### DESCRIPTION OF THE TASK
Among the lines of data below, reproduce only those from the one with "gun_coupler();" through the one with "node = cad_parts", exactly as they stand, both ends included.

————————

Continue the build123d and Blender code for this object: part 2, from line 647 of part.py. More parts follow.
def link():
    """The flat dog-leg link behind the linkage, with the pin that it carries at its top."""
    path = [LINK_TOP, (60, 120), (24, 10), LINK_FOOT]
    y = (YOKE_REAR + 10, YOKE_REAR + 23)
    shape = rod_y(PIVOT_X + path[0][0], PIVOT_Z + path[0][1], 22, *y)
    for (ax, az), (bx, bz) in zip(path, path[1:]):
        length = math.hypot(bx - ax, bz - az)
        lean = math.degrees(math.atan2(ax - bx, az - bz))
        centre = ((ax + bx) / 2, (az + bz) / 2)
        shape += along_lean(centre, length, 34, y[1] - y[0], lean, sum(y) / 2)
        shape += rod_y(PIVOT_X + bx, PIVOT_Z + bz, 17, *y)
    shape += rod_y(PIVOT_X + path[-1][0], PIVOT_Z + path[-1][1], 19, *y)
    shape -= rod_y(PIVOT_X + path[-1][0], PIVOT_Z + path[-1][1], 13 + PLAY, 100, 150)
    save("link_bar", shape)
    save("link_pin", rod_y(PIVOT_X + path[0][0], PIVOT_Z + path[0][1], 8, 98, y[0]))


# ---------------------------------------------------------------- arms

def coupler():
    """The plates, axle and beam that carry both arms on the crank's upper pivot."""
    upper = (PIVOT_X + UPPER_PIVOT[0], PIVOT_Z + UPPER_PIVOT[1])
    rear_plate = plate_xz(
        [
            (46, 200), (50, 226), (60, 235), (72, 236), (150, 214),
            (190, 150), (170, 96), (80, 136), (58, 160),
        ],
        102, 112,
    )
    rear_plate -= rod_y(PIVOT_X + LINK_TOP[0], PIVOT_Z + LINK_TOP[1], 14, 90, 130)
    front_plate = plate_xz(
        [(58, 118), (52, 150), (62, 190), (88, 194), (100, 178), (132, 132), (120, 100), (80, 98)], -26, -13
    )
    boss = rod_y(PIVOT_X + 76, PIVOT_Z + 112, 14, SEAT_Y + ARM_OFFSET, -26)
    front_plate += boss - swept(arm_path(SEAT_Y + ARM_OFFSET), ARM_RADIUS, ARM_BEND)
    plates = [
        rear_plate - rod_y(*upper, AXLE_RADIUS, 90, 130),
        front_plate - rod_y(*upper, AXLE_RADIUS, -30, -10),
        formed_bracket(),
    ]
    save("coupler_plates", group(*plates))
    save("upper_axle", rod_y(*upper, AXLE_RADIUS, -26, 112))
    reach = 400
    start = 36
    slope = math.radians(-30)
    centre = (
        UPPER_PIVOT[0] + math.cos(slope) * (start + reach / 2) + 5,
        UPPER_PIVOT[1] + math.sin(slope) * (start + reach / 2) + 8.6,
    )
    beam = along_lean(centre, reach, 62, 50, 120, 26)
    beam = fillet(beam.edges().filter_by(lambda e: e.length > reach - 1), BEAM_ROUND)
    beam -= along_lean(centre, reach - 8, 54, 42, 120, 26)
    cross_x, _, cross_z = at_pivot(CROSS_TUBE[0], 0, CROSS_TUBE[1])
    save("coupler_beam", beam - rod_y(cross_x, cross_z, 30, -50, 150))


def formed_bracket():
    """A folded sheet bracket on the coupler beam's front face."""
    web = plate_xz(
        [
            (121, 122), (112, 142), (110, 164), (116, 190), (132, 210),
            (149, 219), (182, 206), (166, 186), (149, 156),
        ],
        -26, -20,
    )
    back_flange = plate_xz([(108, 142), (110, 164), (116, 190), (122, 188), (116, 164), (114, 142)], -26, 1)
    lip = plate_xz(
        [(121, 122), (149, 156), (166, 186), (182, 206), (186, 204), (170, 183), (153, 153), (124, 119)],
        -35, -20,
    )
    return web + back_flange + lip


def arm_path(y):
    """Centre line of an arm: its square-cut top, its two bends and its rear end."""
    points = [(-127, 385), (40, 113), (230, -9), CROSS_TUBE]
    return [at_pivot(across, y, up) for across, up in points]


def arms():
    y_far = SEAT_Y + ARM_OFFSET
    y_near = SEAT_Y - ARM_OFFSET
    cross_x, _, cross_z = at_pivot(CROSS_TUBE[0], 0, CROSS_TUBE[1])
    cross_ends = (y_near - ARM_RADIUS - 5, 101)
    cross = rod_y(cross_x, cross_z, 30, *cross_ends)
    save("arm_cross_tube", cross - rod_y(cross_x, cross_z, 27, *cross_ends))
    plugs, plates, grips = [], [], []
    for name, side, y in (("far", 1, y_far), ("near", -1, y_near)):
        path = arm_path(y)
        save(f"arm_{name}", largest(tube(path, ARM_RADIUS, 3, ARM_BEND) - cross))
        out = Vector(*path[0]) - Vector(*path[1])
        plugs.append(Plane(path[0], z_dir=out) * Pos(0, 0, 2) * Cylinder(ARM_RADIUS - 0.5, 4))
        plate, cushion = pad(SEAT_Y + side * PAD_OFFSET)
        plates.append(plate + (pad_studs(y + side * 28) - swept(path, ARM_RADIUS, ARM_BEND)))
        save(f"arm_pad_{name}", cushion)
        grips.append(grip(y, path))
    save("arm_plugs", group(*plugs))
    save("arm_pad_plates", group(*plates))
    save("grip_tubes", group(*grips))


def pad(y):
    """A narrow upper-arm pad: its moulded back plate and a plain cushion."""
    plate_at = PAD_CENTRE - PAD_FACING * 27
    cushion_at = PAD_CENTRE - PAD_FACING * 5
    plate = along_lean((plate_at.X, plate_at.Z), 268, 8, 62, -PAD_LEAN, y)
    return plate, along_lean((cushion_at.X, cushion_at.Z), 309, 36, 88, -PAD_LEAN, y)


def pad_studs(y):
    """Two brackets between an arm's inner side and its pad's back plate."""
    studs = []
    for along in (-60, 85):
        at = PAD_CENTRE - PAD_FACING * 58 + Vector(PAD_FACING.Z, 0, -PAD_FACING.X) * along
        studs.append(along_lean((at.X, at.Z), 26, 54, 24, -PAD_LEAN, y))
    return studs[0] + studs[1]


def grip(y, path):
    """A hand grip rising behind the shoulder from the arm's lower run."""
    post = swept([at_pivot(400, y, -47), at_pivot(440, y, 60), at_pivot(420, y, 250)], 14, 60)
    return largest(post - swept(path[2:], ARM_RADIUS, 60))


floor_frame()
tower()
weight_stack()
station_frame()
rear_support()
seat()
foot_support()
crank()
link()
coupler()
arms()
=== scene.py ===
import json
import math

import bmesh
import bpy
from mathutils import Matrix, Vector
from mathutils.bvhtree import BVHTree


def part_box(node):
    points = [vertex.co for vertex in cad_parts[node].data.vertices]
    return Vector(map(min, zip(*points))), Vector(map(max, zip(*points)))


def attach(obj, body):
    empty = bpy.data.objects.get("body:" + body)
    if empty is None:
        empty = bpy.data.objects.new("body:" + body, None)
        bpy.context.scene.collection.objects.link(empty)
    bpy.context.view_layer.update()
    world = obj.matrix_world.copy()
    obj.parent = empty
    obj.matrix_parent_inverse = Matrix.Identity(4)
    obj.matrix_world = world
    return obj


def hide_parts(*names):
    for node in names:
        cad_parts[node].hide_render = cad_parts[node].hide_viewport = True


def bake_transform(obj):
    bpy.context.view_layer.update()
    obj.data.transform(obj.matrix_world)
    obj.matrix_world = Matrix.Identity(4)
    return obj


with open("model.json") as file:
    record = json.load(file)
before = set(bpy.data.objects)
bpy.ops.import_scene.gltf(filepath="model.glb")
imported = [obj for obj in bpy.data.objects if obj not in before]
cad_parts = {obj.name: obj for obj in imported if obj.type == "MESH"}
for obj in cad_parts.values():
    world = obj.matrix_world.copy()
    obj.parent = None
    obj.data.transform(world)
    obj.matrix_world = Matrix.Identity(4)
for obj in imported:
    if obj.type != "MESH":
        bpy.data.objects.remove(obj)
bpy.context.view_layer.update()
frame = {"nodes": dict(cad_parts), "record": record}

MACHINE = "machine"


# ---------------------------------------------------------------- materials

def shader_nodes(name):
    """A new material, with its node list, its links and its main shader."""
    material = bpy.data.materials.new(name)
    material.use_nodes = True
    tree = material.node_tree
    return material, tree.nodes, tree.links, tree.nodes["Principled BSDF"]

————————

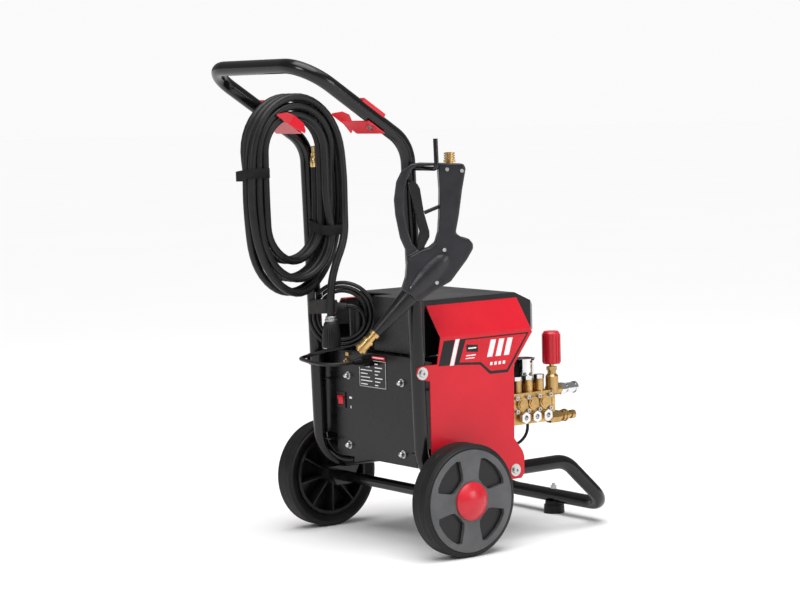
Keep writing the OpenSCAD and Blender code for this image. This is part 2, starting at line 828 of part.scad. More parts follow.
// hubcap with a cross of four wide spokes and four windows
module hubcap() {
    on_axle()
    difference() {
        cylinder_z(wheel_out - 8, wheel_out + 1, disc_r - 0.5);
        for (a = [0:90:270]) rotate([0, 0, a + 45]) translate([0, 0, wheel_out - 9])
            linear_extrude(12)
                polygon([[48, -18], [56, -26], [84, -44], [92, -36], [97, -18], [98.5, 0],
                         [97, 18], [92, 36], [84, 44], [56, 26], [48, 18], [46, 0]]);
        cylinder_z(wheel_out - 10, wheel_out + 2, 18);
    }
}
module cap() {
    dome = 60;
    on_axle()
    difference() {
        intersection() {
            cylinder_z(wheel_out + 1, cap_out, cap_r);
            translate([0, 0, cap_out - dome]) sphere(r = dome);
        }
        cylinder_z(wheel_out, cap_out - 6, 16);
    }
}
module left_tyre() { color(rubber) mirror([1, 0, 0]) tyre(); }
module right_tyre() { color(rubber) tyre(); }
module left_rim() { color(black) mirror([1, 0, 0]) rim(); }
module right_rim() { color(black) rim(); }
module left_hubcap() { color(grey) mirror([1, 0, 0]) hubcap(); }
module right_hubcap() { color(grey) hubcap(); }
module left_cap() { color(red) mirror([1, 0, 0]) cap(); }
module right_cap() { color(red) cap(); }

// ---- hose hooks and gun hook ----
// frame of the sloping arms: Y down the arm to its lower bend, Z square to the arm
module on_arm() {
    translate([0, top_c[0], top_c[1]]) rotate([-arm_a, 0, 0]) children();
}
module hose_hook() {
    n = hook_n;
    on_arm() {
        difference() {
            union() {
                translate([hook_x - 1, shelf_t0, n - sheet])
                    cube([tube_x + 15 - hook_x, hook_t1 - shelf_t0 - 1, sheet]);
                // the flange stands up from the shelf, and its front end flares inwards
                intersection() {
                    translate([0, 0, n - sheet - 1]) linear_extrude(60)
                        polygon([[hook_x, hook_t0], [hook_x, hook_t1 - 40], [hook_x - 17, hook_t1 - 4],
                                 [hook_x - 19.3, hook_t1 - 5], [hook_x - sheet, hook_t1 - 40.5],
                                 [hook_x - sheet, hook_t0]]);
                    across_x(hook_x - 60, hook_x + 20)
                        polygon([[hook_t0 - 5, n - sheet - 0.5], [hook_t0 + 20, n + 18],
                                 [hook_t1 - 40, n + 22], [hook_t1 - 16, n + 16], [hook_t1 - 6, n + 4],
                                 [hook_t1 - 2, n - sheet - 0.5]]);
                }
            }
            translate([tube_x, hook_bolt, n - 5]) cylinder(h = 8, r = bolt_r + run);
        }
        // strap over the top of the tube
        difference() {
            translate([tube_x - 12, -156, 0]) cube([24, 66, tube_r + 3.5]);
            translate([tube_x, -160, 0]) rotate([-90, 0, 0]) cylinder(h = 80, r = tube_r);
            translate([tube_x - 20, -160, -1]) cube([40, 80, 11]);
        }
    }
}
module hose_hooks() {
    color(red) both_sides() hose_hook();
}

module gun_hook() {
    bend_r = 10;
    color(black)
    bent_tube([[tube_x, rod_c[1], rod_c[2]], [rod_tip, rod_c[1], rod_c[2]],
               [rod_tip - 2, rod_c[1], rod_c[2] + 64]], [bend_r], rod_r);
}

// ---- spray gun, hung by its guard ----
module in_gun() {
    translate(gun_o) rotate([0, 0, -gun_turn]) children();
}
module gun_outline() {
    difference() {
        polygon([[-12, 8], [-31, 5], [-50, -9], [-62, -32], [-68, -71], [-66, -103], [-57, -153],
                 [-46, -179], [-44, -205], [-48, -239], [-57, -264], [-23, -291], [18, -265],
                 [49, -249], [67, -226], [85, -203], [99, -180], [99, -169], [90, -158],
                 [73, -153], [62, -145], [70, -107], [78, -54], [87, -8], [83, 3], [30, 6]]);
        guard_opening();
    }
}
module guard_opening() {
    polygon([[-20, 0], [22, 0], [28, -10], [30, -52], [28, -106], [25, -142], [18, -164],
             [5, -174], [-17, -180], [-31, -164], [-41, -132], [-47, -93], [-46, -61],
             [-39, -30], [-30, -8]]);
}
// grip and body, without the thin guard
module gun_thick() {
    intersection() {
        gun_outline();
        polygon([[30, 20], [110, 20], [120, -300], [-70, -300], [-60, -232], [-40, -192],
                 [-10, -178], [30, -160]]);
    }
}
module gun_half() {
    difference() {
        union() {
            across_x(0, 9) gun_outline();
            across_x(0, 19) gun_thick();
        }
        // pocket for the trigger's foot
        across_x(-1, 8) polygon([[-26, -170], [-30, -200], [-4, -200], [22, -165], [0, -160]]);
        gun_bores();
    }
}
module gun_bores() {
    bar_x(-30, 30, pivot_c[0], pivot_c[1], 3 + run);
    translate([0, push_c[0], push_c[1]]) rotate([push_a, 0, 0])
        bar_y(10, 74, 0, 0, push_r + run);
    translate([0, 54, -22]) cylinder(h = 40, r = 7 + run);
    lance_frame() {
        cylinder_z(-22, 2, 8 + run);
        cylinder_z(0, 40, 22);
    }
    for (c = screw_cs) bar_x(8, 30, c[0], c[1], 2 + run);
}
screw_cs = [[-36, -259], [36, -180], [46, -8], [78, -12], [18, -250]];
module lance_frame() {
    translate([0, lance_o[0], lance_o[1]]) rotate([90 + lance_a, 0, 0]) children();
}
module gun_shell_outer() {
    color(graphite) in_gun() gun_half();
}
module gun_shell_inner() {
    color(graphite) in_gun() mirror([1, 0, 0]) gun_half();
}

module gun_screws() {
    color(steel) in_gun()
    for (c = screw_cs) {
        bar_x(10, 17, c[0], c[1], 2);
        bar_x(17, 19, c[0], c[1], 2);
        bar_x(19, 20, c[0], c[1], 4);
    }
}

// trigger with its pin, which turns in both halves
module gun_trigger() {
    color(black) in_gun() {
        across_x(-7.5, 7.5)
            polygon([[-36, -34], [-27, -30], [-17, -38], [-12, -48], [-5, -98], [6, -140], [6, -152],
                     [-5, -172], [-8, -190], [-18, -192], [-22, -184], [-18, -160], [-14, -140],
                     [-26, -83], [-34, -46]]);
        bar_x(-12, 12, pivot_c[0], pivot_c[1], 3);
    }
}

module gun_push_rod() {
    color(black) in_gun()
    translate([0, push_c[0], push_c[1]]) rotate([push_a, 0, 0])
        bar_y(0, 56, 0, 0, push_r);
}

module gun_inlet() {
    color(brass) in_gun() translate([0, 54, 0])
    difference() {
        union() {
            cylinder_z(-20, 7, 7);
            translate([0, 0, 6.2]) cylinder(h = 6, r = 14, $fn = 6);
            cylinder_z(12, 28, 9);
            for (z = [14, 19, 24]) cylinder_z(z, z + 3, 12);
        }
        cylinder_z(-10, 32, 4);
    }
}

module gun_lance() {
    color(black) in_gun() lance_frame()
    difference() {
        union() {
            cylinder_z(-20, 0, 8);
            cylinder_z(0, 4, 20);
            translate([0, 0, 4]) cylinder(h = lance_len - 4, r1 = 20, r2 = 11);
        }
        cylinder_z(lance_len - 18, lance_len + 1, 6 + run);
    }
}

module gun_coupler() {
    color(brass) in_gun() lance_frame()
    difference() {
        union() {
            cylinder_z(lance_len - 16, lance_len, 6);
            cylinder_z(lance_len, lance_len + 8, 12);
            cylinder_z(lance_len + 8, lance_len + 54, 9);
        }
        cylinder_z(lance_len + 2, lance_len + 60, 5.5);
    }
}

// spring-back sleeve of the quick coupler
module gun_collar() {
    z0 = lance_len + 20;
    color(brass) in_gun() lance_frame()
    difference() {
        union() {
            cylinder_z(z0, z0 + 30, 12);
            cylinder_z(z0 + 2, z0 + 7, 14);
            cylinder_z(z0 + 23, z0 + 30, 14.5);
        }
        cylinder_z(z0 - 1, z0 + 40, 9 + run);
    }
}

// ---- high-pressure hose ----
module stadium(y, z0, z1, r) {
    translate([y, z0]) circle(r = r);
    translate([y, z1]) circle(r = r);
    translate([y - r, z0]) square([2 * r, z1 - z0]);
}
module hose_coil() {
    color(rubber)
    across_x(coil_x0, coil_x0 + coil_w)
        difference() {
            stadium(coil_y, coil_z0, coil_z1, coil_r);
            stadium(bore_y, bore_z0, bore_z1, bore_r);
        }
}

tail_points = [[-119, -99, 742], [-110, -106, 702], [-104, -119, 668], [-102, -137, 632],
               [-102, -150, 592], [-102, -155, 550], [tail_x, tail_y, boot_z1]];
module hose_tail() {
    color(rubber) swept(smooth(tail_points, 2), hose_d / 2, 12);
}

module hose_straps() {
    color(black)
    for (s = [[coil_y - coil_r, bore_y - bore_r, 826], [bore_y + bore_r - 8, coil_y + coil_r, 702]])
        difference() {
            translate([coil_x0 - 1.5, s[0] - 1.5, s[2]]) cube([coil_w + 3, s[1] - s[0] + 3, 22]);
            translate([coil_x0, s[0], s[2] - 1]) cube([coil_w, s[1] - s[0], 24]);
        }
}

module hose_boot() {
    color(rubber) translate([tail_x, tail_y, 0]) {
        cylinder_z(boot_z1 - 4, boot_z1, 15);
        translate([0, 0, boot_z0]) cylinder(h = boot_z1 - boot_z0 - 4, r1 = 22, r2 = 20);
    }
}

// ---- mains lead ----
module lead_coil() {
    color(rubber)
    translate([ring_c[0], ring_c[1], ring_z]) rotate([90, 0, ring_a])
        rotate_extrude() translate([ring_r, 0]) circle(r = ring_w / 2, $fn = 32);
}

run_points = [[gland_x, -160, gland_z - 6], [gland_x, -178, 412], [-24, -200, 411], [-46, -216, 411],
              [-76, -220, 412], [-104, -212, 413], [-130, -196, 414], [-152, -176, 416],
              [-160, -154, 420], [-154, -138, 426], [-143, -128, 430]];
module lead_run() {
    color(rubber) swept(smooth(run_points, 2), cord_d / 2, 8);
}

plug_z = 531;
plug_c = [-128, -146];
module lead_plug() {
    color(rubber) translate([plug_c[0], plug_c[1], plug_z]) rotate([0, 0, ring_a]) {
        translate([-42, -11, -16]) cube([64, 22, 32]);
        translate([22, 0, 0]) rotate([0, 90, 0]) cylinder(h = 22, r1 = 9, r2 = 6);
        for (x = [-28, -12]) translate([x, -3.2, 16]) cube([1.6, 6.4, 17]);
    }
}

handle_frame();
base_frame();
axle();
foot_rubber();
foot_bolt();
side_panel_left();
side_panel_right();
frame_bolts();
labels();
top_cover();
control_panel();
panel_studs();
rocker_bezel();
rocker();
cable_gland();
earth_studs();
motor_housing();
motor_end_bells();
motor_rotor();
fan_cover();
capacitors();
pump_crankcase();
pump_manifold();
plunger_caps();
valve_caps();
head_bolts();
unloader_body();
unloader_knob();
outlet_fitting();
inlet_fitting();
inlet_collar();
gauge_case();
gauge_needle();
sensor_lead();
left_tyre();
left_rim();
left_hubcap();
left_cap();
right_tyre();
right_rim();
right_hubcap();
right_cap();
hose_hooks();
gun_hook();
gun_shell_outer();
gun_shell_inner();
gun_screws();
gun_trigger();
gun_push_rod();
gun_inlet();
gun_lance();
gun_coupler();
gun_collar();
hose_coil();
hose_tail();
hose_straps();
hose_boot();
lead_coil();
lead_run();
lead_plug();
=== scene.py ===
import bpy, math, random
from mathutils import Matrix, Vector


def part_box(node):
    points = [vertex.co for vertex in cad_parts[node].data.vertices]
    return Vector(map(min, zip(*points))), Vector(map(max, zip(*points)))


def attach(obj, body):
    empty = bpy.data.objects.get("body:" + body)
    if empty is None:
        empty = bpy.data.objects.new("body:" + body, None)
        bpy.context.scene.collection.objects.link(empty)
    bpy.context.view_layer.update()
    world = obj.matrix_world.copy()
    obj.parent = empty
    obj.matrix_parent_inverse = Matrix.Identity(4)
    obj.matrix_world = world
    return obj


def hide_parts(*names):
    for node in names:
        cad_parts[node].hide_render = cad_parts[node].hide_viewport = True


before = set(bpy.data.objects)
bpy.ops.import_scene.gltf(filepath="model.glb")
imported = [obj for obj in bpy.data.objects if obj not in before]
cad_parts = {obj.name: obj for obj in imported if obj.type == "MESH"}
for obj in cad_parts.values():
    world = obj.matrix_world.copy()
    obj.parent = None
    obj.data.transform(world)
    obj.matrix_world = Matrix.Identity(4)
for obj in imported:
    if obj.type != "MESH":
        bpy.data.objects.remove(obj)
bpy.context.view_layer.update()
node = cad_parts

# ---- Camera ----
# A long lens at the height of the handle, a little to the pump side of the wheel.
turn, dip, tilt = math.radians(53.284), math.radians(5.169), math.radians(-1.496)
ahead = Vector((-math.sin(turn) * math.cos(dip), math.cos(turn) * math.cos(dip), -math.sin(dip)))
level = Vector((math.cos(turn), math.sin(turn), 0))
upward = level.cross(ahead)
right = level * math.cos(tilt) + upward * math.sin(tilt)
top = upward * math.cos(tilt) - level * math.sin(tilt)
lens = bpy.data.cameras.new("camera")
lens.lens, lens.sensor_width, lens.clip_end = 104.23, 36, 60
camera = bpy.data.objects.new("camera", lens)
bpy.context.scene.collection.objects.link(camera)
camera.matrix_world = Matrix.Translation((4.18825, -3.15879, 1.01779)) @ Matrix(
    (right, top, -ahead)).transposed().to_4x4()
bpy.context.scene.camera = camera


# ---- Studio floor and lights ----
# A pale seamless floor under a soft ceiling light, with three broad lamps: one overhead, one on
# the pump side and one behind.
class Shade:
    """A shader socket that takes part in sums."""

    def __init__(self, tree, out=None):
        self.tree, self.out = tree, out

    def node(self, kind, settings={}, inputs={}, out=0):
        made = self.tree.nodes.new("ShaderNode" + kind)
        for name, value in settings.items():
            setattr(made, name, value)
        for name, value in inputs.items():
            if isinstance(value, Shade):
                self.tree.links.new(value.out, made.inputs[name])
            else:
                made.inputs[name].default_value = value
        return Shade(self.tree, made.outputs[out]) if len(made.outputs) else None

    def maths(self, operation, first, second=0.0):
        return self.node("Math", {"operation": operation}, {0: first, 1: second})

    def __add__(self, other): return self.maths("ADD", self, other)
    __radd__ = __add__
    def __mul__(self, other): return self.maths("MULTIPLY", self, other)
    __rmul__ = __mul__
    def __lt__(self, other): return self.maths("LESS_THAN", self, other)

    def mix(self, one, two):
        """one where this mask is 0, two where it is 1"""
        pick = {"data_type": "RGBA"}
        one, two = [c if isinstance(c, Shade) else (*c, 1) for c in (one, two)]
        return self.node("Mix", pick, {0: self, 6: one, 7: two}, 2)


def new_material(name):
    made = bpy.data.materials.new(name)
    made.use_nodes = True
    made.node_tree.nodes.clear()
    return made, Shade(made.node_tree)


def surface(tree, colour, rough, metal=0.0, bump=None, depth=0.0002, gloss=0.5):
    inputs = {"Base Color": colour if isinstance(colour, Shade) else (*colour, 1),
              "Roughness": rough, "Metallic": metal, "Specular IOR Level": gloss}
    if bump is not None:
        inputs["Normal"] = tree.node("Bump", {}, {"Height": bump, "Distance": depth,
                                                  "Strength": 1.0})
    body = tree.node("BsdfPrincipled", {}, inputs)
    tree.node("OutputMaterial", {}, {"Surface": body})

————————

### RESPONSE TO THE EXERCISE
gun_coupler();
gun_collar();
hose_coil();
hose_tail();
hose_straps();
hose_boot();
lead_coil();
lead_run();
lead_plug();
=== scene.py ===
import bpy, math, random
from mathutils import Matrix, Vector


def part_box(node):
    points = [vertex.co for vertex in cad_parts[node].data.vertices]
    return Vector(map(min, zip(*points))), Vector(map(max, zip(*points)))


def attach(obj, body):
    empty = bpy.data.objects.get("body:" + body)
    if empty is None:
        empty = bpy.data.objects.new("body:" + body, None)
        bpy.context.scene.collection.objects.link(empty)
    bpy.context.view_layer.update()
    world = obj.matrix_world.copy()
    obj.parent = empty
    obj.matrix_parent_inverse = Matrix.Identity(4)
    obj.matrix_world = world
    return obj


def hide_parts(*names):
    for node in names:
        cad_parts[node].hide_render = cad_parts[node].hide_viewport = True


before = set(bpy.data.objects)
bpy.ops.import_scene.gltf(filepath="model.glb")
imported = [obj for obj in bpy.data.objects if obj not in before]
cad_parts = {obj.name: obj for obj in imported if obj.type == "MESH"}
for obj in cad_parts.values():
    world = obj.matrix_world.copy()
    obj.parent = None
    obj.data.transform(world)
    obj.matrix_world = Matrix.Identity(4)
for obj in imported:
    if obj.type != "MESH":
        bpy.data.objects.remove(obj)
bpy.context.view_layer.update()
node = cad_parts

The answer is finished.